----- Recorded information -----

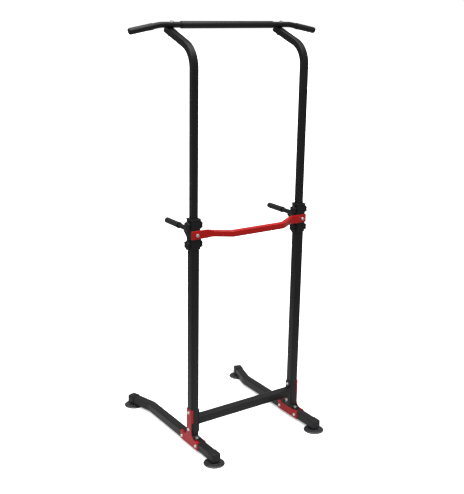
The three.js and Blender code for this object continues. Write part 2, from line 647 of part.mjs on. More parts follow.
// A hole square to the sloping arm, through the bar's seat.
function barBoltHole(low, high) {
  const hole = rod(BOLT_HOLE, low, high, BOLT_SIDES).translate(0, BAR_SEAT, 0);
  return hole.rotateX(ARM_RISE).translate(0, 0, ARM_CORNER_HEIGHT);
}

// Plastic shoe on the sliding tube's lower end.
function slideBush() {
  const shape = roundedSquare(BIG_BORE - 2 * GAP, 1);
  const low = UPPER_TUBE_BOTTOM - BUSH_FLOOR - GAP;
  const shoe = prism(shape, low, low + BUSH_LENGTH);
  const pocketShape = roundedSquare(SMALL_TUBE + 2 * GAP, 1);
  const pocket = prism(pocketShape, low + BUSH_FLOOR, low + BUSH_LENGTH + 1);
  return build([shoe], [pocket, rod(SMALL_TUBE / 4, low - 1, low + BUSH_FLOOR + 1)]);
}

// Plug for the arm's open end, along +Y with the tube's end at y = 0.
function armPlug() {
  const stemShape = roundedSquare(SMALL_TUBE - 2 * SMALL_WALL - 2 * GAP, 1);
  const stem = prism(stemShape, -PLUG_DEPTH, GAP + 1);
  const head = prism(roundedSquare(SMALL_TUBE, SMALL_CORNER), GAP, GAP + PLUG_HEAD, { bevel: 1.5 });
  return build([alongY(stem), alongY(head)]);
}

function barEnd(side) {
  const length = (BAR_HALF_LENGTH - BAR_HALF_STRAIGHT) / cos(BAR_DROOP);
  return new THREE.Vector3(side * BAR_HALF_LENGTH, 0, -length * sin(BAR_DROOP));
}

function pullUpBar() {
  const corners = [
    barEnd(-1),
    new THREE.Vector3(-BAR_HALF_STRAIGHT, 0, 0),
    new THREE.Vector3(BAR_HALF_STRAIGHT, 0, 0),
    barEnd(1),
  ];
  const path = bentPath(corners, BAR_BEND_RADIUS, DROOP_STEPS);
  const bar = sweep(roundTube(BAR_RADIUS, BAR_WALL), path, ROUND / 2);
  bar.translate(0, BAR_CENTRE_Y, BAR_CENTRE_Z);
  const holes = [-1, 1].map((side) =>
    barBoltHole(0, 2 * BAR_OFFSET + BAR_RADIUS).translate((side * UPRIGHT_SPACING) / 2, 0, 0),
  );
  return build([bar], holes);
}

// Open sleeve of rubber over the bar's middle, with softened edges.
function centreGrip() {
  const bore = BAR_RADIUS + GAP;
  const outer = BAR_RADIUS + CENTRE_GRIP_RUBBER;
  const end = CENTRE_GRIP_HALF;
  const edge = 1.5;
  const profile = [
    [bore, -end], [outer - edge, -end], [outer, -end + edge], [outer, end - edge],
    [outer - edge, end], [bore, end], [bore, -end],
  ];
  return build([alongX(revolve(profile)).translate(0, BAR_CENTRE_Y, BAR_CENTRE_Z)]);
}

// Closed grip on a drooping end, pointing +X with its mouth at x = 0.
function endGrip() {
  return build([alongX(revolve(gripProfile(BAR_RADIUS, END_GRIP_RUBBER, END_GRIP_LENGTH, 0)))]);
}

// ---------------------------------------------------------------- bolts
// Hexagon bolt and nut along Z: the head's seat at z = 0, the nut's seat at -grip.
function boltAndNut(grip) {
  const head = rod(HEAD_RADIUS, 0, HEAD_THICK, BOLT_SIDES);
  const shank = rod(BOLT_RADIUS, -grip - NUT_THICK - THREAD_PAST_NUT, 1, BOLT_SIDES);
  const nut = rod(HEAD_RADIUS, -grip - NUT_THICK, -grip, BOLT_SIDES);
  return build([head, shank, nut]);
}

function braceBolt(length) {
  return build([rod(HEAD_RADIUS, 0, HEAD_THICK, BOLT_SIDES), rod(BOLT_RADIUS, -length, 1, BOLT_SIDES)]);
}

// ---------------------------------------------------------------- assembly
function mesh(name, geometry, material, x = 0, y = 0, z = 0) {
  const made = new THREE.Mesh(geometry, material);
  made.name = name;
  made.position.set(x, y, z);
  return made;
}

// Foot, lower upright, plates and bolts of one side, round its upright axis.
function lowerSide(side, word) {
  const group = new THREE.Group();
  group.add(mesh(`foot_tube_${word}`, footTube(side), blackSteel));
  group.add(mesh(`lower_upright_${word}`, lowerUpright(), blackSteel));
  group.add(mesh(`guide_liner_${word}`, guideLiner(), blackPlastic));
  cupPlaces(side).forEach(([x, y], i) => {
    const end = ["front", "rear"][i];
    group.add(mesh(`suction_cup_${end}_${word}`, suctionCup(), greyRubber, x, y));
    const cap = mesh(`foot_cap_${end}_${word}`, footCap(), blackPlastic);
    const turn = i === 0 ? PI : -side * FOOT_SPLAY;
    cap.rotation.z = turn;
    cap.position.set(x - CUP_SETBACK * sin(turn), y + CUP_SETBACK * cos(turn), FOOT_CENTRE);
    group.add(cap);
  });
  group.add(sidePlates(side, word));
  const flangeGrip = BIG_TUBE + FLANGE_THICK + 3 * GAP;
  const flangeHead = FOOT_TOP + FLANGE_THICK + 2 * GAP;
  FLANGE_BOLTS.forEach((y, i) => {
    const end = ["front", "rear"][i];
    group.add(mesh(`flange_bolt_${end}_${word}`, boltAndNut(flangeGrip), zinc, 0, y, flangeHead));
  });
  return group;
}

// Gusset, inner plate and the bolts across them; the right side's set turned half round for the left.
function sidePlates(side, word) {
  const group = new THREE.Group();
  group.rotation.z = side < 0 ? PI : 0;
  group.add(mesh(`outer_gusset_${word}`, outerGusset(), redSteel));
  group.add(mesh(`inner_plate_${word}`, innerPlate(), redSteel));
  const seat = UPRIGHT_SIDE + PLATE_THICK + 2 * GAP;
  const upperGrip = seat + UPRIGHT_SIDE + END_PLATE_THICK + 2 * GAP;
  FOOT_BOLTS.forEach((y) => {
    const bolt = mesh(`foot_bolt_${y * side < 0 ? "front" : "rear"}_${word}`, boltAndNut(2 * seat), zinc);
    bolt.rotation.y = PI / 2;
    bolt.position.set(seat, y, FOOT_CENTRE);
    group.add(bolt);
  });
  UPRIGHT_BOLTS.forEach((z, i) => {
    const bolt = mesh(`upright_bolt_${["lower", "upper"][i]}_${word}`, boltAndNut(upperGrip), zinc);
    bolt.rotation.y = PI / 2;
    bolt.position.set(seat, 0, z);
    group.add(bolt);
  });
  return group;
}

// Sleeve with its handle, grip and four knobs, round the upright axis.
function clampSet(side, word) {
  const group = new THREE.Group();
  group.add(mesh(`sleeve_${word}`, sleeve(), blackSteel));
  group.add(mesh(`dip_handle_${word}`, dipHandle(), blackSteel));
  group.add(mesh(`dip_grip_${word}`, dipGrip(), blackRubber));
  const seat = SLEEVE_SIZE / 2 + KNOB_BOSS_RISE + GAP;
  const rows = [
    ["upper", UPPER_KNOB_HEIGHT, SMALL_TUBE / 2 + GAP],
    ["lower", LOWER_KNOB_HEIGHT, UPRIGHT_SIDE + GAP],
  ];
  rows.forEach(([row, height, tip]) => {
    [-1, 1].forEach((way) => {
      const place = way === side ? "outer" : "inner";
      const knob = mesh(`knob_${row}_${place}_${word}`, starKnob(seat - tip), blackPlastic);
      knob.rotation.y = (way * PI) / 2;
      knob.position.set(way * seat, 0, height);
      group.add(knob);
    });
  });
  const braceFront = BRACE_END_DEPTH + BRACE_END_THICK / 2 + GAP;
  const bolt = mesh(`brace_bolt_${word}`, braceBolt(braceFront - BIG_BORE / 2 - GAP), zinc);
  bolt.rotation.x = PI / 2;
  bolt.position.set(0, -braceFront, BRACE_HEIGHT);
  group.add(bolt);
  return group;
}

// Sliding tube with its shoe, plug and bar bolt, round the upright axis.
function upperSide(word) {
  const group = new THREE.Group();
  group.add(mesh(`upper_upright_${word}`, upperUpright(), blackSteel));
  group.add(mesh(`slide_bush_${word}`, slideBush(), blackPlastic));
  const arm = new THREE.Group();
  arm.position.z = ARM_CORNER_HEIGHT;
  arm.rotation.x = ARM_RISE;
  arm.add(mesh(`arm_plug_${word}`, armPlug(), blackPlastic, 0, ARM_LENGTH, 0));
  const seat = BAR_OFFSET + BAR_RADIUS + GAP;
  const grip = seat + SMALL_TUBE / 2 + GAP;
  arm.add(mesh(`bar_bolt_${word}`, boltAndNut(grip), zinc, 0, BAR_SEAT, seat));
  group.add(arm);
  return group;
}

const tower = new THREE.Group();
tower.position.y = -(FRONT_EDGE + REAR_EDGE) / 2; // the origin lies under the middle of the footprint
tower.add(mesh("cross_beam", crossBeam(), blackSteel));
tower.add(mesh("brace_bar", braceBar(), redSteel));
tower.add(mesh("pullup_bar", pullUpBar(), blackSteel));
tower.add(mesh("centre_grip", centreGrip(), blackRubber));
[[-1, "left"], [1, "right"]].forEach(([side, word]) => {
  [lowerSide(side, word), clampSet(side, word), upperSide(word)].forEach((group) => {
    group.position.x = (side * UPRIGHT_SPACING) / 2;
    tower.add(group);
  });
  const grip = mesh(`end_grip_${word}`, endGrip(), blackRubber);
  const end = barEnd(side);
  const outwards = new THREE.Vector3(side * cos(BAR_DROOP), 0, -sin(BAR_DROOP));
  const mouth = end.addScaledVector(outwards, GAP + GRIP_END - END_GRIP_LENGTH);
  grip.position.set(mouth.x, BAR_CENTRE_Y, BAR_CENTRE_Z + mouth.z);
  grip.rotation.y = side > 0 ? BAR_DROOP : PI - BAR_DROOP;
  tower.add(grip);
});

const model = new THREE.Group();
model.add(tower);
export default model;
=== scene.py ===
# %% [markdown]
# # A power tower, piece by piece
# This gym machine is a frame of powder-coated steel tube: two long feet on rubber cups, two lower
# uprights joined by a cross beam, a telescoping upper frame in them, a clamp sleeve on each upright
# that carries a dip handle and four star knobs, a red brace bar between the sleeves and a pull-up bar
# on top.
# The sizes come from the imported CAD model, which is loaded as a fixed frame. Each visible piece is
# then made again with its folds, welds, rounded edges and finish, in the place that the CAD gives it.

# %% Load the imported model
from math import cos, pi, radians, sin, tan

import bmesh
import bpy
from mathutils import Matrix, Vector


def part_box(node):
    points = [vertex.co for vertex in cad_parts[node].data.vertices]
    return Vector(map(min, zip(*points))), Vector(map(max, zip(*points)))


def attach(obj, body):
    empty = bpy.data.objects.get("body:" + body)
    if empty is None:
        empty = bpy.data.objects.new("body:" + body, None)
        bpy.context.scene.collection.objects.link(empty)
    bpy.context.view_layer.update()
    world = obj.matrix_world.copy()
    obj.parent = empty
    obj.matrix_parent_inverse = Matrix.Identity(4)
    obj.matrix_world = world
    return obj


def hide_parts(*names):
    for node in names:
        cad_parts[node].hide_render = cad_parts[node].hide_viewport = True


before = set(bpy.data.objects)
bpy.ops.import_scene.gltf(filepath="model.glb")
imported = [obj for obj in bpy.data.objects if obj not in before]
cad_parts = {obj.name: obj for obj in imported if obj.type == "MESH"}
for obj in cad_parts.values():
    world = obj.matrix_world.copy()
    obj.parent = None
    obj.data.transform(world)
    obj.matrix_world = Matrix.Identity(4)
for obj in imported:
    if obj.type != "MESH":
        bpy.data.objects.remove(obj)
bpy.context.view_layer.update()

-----
----- Recorded information -----

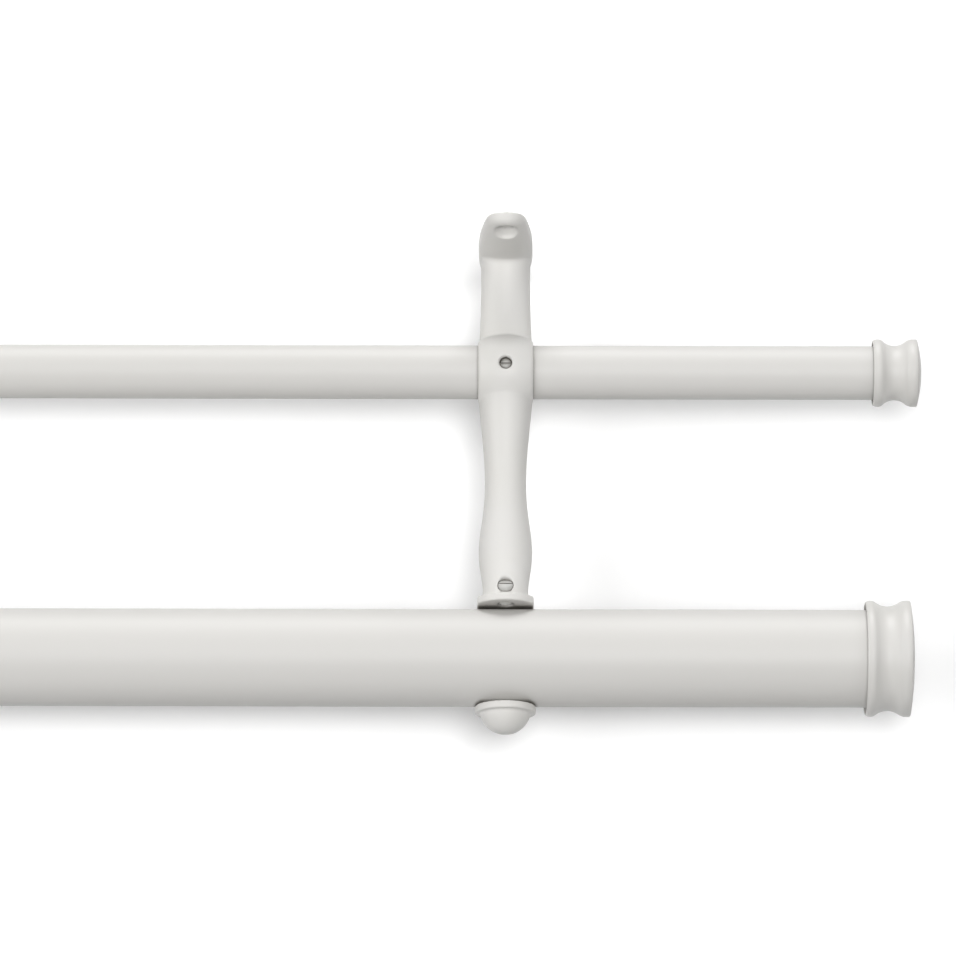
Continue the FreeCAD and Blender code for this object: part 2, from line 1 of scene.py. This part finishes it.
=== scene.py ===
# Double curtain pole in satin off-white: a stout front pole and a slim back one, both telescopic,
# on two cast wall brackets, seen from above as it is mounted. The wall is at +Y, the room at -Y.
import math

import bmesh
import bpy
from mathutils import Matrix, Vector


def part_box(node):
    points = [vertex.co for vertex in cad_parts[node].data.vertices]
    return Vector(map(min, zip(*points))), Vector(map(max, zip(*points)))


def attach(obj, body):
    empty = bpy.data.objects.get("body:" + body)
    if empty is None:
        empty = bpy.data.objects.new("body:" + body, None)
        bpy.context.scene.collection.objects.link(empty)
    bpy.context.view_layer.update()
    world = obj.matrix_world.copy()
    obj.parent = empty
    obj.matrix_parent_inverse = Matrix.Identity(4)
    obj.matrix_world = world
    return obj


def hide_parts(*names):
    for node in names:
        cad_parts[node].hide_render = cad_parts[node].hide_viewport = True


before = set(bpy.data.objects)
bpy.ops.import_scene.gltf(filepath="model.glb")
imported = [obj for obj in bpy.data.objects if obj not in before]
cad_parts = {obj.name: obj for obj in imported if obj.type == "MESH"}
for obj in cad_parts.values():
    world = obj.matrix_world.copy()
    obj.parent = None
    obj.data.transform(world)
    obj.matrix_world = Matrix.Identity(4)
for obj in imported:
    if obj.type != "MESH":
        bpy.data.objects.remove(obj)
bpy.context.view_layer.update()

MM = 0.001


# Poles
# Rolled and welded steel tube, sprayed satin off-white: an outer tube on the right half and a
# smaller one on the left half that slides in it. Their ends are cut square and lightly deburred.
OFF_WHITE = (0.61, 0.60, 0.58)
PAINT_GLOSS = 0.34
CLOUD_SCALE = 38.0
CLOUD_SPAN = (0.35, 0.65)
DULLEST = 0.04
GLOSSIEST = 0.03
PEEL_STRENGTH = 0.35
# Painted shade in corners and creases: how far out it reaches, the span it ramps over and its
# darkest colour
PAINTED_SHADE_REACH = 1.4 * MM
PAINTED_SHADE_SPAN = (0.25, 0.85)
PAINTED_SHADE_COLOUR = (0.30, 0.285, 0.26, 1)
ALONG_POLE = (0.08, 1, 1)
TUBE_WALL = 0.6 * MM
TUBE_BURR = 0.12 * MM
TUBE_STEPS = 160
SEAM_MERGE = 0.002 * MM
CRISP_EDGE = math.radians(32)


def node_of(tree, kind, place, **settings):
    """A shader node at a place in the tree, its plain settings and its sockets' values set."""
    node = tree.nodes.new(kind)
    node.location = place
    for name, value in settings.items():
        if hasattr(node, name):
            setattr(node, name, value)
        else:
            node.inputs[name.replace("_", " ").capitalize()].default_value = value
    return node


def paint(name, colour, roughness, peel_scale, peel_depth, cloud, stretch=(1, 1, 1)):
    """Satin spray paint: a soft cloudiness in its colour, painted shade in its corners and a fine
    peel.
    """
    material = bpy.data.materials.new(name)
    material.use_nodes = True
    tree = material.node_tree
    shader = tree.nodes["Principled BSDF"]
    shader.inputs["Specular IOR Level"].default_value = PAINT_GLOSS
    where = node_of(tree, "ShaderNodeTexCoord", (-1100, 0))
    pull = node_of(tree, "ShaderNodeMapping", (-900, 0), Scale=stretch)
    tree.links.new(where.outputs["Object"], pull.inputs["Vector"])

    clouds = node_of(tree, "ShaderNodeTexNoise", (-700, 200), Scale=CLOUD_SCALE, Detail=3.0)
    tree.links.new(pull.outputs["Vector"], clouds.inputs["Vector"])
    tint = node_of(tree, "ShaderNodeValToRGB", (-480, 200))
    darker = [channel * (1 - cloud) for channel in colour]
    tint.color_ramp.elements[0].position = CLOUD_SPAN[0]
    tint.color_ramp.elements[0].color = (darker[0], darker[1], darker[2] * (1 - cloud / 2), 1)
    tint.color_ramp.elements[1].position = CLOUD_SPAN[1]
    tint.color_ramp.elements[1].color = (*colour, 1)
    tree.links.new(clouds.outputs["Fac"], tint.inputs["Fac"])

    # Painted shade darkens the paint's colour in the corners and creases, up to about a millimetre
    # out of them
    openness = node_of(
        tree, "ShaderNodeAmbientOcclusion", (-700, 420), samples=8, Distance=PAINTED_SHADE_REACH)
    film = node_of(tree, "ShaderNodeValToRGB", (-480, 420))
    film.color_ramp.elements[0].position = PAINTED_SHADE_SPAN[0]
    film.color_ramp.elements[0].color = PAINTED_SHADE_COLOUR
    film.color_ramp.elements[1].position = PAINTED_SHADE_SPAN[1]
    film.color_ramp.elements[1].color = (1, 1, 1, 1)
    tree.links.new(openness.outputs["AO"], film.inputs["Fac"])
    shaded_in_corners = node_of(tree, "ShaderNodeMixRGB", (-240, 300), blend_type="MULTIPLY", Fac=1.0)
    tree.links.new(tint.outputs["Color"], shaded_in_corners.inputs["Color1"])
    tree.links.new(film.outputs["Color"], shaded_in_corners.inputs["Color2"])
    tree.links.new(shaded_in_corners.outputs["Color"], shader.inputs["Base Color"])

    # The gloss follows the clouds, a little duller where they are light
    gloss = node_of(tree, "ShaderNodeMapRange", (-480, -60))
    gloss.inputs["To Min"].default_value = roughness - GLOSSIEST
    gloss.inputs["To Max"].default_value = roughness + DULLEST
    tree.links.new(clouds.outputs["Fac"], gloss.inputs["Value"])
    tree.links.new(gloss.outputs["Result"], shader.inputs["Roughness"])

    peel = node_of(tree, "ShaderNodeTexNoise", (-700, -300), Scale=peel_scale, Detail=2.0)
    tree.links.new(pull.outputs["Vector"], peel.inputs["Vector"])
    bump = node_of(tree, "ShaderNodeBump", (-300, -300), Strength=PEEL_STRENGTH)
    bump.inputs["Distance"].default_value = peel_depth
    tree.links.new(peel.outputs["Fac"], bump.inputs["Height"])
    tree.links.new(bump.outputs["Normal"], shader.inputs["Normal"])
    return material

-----

> **Aim of the task**: Check the records above line by line and tally those holding the string "frame". Answer with the number only.

> **Solution for this exercise**: 3